Despite misguided political attacks about the need to “lower rates,” it appears the underappreciated shift to heavy accommodation from policymakers is the right move. Unlike rate changes, which affect the cost of floating-rate loans and work with more of a lag, direct asset purchases are the fastest and most direct way to shore up liquidity and change behavior throughout the system, especially when those purchases represent a stark reversal of what has been going on for years. Urgency is indeed important — last year, average monthly job growth was nearly 71% below its 2024 level, and the unemployment rate continued to tick higher while the ratio of unemployed workers to job openings dropped below 1.

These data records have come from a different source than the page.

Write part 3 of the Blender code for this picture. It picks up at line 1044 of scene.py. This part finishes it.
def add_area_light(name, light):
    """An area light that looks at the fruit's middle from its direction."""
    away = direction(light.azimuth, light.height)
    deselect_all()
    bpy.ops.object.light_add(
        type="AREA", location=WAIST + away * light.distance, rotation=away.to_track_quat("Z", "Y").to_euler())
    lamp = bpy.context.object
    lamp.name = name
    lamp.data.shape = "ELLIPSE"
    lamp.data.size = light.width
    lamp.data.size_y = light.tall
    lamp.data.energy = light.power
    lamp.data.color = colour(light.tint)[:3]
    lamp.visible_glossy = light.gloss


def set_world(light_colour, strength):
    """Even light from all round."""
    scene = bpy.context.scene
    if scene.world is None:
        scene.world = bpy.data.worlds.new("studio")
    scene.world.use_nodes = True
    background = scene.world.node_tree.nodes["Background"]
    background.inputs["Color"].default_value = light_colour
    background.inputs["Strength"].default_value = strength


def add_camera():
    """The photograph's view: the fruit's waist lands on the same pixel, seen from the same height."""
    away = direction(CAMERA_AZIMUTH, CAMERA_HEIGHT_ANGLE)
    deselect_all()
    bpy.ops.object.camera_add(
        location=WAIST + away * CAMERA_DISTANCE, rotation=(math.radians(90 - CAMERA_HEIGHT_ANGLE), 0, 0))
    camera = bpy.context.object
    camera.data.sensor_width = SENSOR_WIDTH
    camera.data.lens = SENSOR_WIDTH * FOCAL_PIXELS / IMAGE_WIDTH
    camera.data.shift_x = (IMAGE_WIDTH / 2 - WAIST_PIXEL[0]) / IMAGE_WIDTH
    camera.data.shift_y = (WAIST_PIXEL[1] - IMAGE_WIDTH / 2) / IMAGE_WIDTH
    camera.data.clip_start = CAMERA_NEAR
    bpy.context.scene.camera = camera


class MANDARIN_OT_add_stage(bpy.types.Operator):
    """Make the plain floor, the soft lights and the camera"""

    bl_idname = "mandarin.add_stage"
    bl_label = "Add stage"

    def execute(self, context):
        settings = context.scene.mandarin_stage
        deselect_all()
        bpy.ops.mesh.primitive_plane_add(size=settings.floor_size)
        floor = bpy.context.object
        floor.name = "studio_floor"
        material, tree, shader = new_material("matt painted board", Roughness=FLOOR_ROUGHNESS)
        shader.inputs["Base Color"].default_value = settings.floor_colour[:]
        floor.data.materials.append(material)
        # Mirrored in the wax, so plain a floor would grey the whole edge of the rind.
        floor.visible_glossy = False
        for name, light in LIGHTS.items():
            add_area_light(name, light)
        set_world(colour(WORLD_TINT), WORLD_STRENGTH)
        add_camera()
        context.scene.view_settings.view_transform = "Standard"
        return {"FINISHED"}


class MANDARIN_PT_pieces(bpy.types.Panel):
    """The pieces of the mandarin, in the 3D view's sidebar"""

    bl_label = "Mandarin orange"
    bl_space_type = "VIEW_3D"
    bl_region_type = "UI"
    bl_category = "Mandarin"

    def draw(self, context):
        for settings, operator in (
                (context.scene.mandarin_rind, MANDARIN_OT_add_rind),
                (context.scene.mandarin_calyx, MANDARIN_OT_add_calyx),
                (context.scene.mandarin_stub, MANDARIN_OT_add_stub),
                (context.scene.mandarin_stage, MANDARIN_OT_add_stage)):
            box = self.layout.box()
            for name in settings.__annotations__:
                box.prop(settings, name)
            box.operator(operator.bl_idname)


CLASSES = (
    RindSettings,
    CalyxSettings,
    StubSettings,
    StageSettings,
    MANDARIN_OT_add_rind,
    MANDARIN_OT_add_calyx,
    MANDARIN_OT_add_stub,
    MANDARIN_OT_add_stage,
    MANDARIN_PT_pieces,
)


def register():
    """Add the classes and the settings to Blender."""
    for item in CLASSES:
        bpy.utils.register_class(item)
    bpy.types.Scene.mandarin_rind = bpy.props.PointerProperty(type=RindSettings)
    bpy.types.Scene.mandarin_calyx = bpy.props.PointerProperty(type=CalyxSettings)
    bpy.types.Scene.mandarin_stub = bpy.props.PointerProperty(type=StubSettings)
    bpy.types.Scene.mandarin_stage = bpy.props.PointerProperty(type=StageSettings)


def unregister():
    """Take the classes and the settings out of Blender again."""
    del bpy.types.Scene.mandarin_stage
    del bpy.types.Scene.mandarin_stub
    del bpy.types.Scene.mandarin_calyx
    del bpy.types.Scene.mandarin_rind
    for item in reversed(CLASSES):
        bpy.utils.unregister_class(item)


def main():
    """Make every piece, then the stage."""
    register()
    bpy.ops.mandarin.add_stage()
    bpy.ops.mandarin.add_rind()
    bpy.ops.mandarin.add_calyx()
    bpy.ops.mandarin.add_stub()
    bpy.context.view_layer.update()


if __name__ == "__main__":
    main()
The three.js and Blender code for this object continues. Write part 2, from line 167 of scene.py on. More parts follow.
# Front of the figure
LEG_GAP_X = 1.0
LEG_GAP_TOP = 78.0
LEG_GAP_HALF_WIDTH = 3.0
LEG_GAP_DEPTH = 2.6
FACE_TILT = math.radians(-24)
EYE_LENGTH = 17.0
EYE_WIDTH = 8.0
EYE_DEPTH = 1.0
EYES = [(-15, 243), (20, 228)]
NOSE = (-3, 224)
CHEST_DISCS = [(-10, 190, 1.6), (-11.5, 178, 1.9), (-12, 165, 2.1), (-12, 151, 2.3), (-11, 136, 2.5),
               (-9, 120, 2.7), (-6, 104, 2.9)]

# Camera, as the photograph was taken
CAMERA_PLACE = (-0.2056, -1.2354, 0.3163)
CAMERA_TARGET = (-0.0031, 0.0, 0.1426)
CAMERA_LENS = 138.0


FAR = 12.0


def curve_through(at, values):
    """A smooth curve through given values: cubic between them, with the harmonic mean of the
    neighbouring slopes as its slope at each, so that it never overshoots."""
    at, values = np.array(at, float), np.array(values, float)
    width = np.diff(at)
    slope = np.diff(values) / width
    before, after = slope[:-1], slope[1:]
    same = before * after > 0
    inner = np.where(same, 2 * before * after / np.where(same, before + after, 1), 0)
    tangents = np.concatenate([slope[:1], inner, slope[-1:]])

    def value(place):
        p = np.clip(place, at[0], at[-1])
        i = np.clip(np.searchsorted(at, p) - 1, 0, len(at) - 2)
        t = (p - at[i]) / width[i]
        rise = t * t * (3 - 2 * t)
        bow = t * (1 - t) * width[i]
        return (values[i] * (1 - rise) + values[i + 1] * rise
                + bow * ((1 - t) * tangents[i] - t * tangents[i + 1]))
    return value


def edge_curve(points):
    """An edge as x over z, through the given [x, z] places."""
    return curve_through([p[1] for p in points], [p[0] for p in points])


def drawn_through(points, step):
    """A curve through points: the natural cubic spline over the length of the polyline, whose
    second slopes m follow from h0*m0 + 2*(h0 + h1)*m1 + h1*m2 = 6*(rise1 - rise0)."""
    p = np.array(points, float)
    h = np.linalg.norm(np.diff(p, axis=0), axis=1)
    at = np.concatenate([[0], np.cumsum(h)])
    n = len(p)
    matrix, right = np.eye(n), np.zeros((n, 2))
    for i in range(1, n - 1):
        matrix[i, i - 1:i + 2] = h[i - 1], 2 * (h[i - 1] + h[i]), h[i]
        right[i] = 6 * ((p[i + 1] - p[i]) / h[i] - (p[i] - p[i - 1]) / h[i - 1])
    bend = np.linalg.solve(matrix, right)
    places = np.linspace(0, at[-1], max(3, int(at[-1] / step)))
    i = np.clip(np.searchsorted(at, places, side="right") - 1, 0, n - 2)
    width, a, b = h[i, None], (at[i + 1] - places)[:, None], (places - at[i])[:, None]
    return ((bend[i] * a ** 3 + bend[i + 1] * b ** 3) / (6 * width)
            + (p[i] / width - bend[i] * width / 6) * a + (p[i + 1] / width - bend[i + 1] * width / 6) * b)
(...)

The good news is the Fed recognizes this and has room to act. According to data from Truflation, which tracks inflation on a real-time basis, the rate of inflation at the end of 2025 was 1.85%, its lowest level in two-and-a-half years, and below the Fed’s long-term target of 2%. Meanwhile, wages in December grew at 3.8%, implying an increase in real purchasing power. The spread between the two-year government note and the ten-year yield, a data point often considered a signal of whether monetary policy is on the right track, ended 2025 at its highest level in almost four years, a very positive sign of what may be to come.

Expanding liquidity, economic acceleration and a strengthening labor market could, if they occur, all bode well for our strategies, which continue to favor small- and mid-cap value names that are more sensitive to marginal economic activity and trade at large valuation discounts to the market as a whole. Remember too that Bitcoin, a technology we have exposure to in our portfolios via an investment in Strategy Inc., also historically has often been a major beneficiary of printing press engagement.

As always, we remain the largest investors in our strategies and thank you for your partnership.